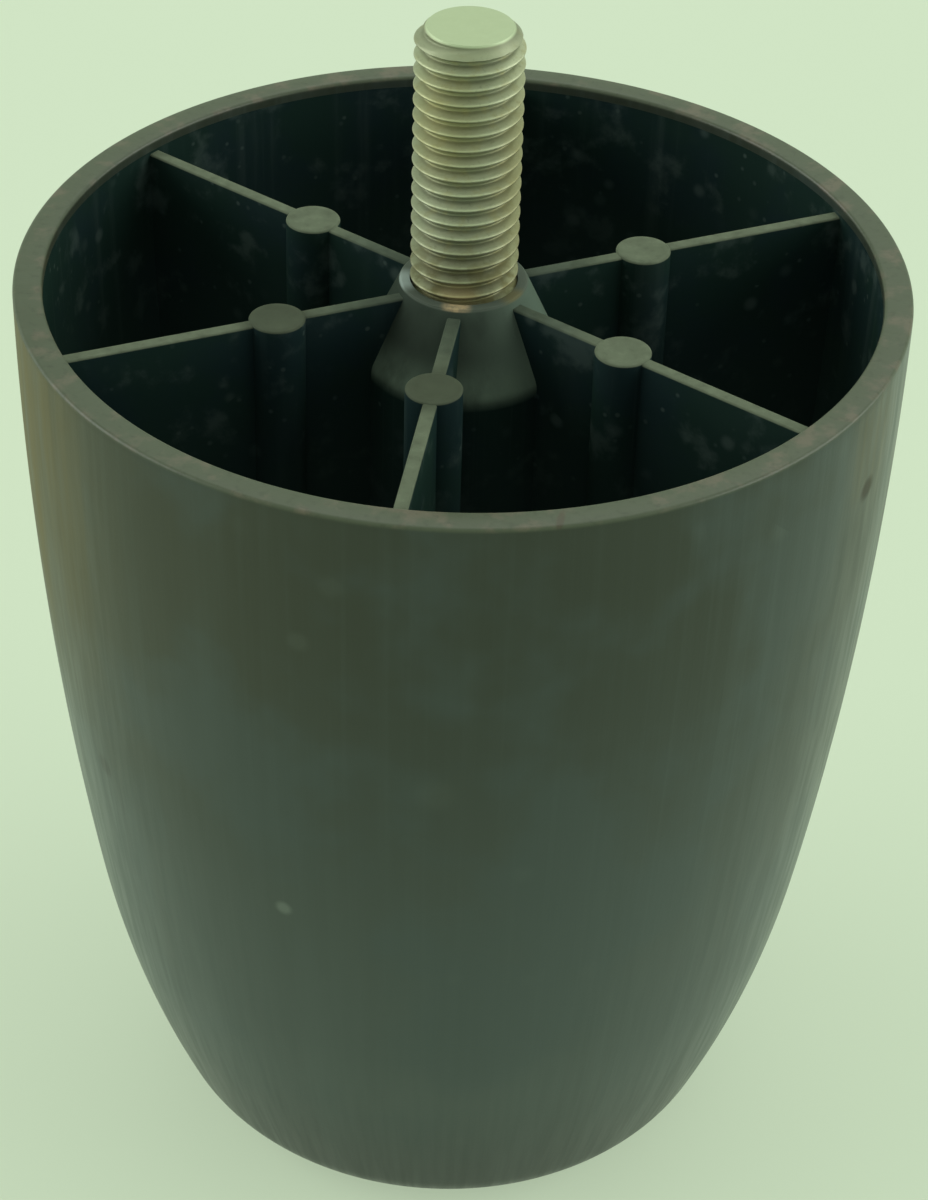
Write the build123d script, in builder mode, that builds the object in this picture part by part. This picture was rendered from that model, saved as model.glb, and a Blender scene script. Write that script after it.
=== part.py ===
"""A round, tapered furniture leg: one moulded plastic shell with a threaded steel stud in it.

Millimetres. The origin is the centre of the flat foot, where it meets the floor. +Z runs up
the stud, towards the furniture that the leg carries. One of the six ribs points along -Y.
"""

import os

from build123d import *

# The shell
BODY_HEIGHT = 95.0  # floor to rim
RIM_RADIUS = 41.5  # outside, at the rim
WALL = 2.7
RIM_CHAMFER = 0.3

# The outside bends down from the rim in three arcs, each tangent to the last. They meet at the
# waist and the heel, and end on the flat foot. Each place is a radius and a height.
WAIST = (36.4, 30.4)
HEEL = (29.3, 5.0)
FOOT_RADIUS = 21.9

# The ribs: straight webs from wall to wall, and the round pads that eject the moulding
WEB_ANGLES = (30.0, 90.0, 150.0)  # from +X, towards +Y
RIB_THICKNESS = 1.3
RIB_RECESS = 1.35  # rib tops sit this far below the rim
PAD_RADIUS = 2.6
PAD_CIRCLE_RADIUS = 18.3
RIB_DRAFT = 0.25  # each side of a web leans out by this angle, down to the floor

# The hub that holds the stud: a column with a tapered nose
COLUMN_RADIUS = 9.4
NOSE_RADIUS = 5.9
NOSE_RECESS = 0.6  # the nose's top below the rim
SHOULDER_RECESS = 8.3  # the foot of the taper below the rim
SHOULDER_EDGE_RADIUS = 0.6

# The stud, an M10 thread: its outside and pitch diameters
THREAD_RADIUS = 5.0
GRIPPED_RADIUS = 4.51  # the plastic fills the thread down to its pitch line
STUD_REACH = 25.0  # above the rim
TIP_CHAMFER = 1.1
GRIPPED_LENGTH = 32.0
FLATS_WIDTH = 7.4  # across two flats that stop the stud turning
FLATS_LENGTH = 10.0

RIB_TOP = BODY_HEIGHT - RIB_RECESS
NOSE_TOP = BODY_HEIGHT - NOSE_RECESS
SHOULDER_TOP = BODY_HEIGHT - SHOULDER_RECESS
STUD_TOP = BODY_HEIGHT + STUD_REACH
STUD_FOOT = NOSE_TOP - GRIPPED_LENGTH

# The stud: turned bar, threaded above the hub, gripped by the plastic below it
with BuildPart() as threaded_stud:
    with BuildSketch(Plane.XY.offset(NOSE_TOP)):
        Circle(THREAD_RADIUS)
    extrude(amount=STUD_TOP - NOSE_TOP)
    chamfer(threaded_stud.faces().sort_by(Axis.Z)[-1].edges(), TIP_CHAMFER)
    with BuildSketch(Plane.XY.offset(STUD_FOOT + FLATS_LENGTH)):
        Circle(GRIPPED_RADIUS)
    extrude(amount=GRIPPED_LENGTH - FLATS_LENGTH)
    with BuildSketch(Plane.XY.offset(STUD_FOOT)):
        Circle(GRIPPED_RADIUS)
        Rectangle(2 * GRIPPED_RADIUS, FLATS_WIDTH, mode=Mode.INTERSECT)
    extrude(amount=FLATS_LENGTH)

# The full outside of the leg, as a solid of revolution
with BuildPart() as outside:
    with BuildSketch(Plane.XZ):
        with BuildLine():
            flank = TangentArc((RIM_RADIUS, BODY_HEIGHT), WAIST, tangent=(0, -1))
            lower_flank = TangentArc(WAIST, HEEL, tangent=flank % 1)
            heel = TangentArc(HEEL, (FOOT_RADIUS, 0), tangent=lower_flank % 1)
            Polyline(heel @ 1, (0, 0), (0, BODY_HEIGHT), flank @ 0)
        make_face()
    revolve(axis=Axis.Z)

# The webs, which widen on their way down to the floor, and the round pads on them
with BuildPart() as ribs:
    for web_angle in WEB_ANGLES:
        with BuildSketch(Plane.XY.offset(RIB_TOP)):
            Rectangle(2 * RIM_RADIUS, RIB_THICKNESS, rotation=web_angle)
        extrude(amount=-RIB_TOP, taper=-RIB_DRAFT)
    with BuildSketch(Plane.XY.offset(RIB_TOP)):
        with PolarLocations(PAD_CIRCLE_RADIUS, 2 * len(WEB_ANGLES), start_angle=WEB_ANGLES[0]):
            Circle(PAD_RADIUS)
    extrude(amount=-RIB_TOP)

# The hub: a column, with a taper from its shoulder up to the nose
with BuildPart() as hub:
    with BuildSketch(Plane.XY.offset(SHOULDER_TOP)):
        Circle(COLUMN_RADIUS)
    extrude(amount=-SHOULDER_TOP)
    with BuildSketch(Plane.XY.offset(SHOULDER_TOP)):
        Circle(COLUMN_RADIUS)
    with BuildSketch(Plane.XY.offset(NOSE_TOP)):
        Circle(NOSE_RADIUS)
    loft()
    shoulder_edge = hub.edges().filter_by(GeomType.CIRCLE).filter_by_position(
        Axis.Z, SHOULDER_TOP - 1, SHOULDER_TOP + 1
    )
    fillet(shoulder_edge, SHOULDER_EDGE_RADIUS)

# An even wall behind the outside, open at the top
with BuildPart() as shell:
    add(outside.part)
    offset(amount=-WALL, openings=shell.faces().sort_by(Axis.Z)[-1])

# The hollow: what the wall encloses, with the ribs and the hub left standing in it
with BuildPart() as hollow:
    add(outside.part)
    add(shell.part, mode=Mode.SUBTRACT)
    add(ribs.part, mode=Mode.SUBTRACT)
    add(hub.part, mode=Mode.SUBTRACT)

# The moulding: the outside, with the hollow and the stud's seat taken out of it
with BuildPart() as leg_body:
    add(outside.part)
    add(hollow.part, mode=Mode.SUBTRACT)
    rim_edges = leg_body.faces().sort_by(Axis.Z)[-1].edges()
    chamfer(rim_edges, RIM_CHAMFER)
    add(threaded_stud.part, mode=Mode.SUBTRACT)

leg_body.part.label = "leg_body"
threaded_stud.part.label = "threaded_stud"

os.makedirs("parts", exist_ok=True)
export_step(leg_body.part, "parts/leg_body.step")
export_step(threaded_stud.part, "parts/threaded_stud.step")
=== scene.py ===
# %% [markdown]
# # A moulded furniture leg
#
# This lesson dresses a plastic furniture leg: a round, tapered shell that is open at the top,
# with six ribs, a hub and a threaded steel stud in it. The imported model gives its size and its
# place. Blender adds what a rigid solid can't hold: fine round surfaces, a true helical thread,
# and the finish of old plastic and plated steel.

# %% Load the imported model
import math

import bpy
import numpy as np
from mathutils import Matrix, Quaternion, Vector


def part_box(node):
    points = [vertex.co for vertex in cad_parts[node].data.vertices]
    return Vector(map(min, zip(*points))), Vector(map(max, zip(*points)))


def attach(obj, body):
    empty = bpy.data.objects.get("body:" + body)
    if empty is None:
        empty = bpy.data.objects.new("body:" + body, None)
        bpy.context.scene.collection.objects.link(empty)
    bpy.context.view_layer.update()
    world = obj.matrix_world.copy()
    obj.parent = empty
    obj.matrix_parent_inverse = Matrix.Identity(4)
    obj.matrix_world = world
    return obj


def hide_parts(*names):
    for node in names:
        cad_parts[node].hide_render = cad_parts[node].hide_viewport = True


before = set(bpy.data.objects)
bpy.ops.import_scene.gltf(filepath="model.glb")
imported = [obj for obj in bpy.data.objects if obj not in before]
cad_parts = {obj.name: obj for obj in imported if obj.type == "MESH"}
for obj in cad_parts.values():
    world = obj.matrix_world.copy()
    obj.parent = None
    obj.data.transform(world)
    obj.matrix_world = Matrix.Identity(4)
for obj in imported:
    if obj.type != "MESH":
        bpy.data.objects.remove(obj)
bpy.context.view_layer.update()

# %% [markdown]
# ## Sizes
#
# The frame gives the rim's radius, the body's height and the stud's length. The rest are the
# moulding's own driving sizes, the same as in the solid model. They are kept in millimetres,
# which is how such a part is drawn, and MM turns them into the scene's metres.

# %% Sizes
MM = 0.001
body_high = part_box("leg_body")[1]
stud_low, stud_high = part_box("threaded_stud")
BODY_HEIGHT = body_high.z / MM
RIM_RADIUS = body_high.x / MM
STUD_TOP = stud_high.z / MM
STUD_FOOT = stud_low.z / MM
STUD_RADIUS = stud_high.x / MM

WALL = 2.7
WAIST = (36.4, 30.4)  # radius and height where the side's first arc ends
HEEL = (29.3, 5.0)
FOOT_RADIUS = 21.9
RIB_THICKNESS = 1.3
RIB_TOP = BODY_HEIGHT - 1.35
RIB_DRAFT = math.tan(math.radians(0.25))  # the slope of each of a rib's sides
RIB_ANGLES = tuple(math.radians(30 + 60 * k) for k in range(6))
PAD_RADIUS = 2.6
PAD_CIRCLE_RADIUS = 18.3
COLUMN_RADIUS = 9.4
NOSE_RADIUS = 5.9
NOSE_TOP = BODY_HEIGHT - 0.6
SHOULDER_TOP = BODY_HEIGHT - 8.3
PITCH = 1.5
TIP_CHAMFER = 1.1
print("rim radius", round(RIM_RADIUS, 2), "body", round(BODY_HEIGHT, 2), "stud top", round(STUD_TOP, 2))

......

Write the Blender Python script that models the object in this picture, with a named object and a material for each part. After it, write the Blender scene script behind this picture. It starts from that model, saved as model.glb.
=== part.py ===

......

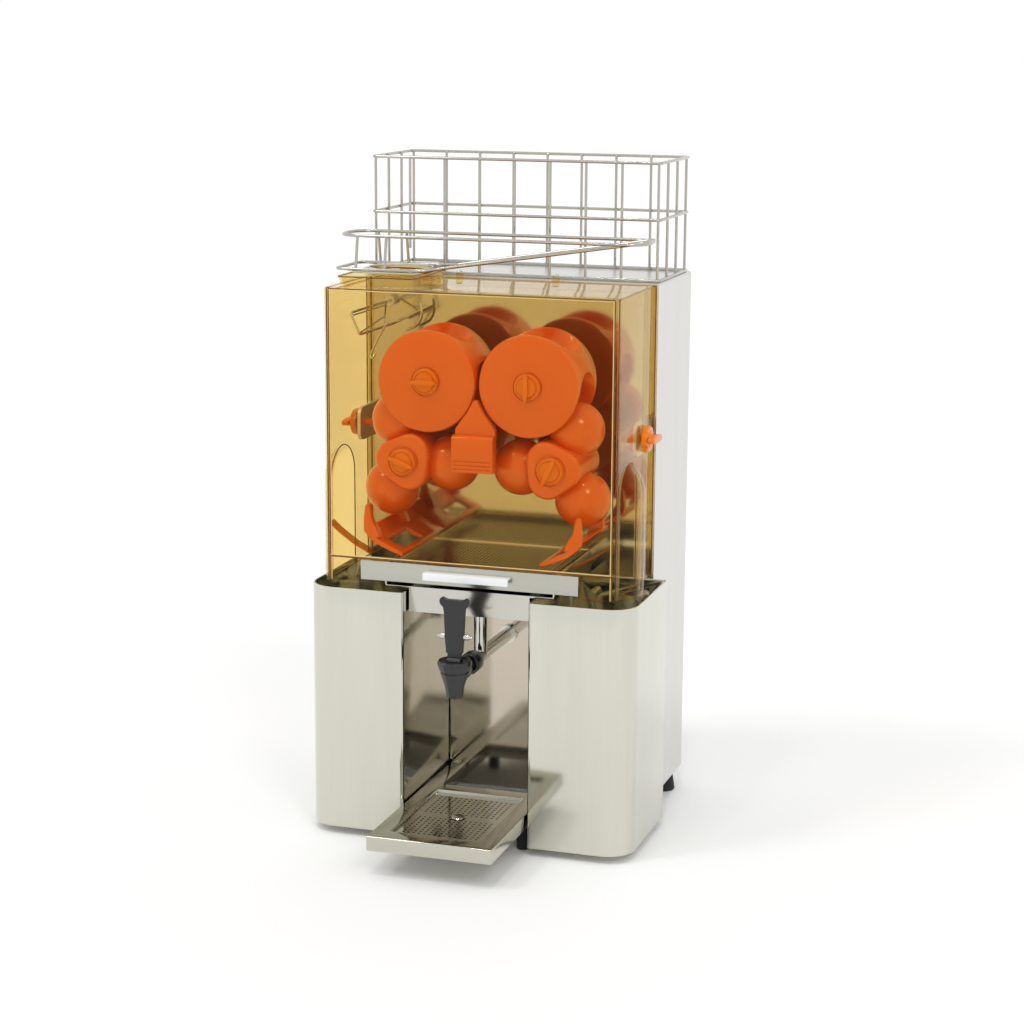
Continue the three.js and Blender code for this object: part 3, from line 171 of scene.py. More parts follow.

......

Copy out only the lines above from the one with "# The moulding: the" to the one with "import numpy as np", inclusive, exactly as they stand.

# The moulding: the outside, with the hollow and the stud's seat taken out of it
with BuildPart() as leg_body:
    add(outside.part)
    add(hollow.part, mode=Mode.SUBTRACT)
    rim_edges = leg_body.faces().sort_by(Axis.Z)[-1].edges()
    chamfer(rim_edges, RIM_CHAMFER)
    add(threaded_stud.part, mode=Mode.SUBTRACT)

leg_body.part.label = "leg_body"
threaded_stud.part.label = "threaded_stud"

os.makedirs("parts", exist_ok=True)
export_step(leg_body.part, "parts/leg_body.step")
export_step(threaded_stud.part, "parts/threaded_stud.step")
=== scene.py ===
# %% [markdown]
# # A moulded furniture leg
#
# This lesson dresses a plastic furniture leg: a round, tapered shell that is open at the top,
# with six ribs, a hub and a threaded steel stud in it. The imported model gives its size and its
# place. Blender adds what a rigid solid can't hold: fine round surfaces, a true helical thread,
# and the finish of old plastic and plated steel.

# %% Load the imported model
import math

import bpy
import numpy as np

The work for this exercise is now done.